The biomarkers fall into five buckets:

Structural: brain_method, nested_complexity, bumpy_road, complex_method, large_method, complex_conditional, primitive_obsession

Duplication: dry_violation (Rabin-Karp rolling hash over tree-sitter tokens, survives variable renames)

Test coverage: untested_hotspot, coverage_gap

Organizational: developer_congestion, knowledge_loss, hidden_coupling, function_hotspot, code_age_volatility

I ran a time-travel experiment on FastAPI (104 files), Pydantic (216 files), and Django (542 files). Then score every file at time T, count bug-fix commits over the next 6 months, check correlation.

On Django: Spearman ρ = -0.34, p < 0.0001. Precision@20 = 70%, meaning 14 of the 20 worst-scoring files had real bugs in the following 6 months.

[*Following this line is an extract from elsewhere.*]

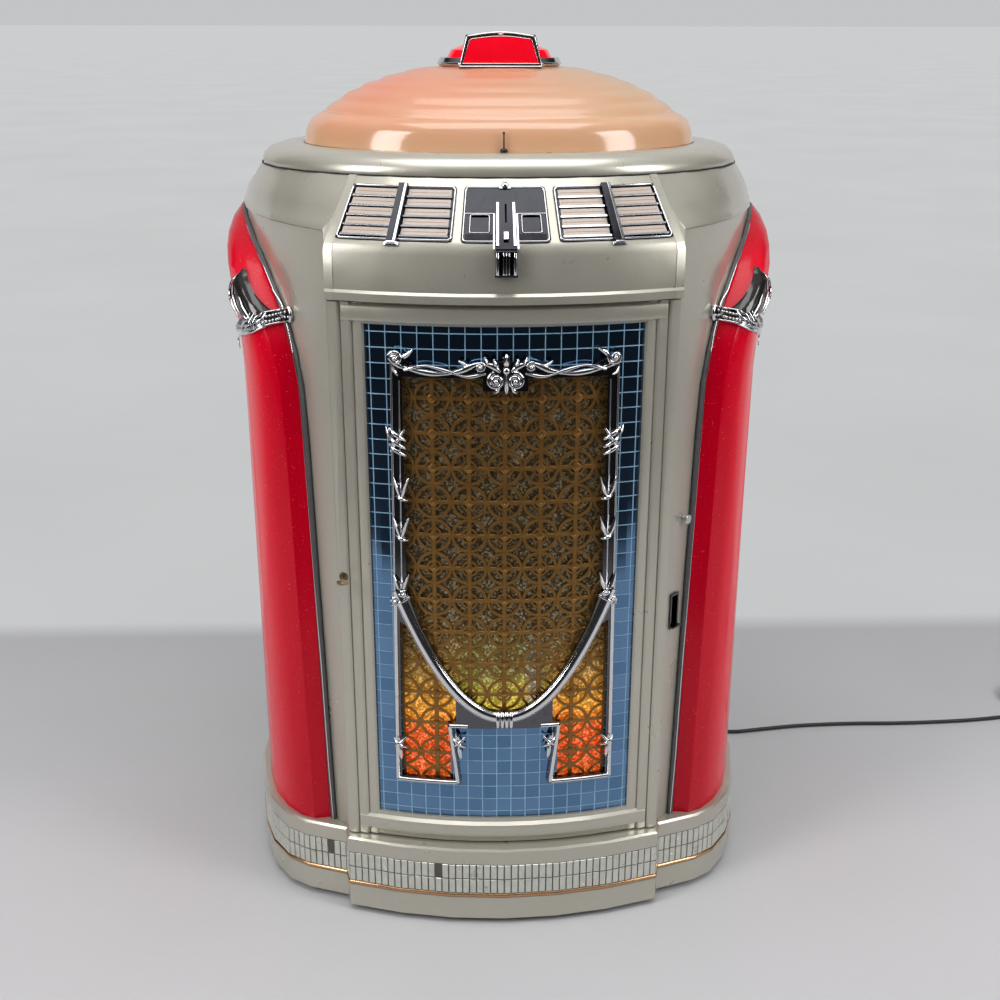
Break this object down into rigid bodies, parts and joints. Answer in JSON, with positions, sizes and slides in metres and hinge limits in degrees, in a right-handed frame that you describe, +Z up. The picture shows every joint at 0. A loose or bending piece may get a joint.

The two strongest single predictors were untested_hotspot (Cliff's delta +0.67) and developer_congestion (+0.78 in Django). Both are process signals. McCabe complexity and nesting depth ranked lower.

knowledge_loss went negative. Files where original authors left the project had fewer bugs.

My read is that stable legacy code that nobody touches doesn't break.

One thing I'm being upfront about is thatcontrolling for file size drops the correlation from \~0.3 to \~0.1. Bigger files carry more complexity and more bugs. CodeScene published a similar study claiming 15x more defects in unhealthy code but never reported this confound.

What would you add to this list? And has anyone else seen ownership metrics beat complexity in practice?